The Wingdings characters can be accessed in a Unicode-compliant manner, via the "Private Use Area" (codepoints U+E000 to U+F7FF). These character codes are reserved for any font-specific symbols not part of the regular Unicode character set, and indeed Wingdingds maps all of its symbols to the subrange U+F021 to U+F0FF.

For instance, the triangular flag, which is mapped to P = 0x50 in legacy encoding, can be accessed via U+F050 = =  (HTML) = \F050 (CSS).

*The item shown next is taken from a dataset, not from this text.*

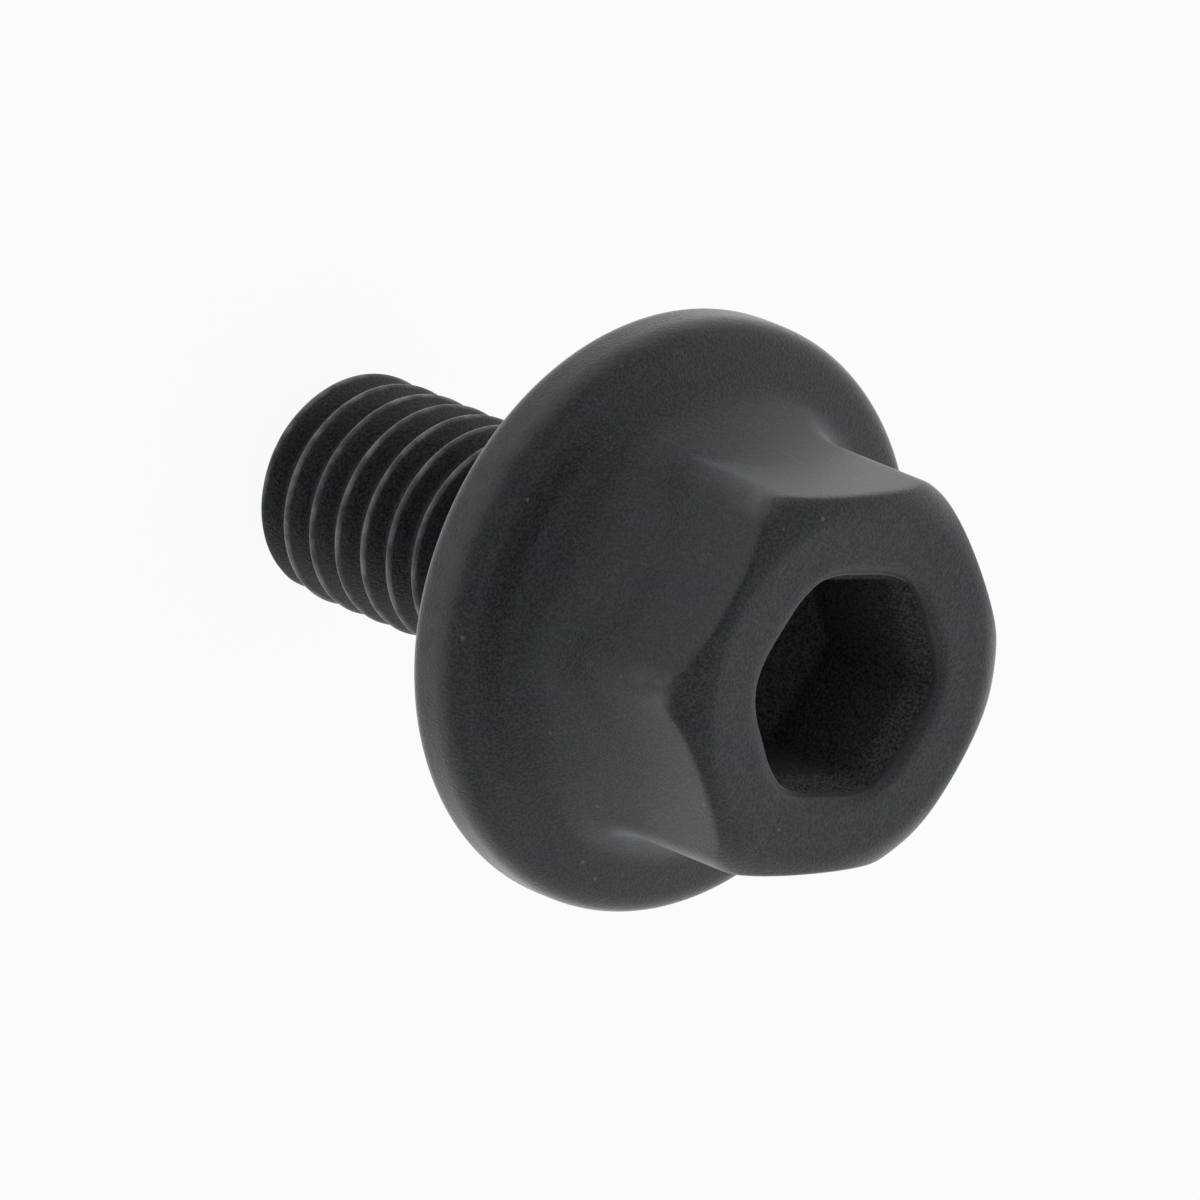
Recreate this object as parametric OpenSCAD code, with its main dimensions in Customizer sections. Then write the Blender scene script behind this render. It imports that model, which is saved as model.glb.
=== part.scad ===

I'm not sure about other browsers, but it does work in Firefox 12.

  • 1
    This is technically correct and helps to understand the nature of the problem, but according to the Unicode standard, Private Use characters should not be used in information interchange except by private agreements. In this case, if the font actually used is different from the one declared in CSS, a generic symbol of undisplayable character is shown (or sometimes whatever character some other font happens to have assigned to the same code postion). – Jukka K. Korpela Dec 4 '12 at 8:39

To quote a website:

There was an endless debate between the people that said Mozilla should support the symbol font in its default configuration because that is a valuable ability and standards lawyers who said no, because they believe that support violates the HTML standard. So far, the obstructionists have prevailed.


  • 1
    This is from 2005, is it still relevant? Is there any helpful advice in the article for OP? – Wesley Murch Oct 22 '11 at 21:13
@font-face {
  font-family: "Your typeface";
  src: url("type/filename.eot");
  src: local("☺"),
    url("type/filename.woff") format("woff"),
    url("type/filename.otf") format("opentype"),
    url("type/filename.svg#filename") format("svg");

more here http://nicewebtype.com/notes/2009/10/30/how-to-use-css-font-face/

simple solution in your HTML

<style type="text/css">
@font-face {
    font-family: "Ace Crikey";
    src: url(ace.ttf);
.ace {
    font-family: "Ace Crikey";
    font-size: 230%;
  • 5
    i think a little more explanation would not hurt anyone... – meo Oct 22 '11 at 21:04

You can use Gimp or other graphic-software and make some GIFs of the needed icons from the Wingdings font.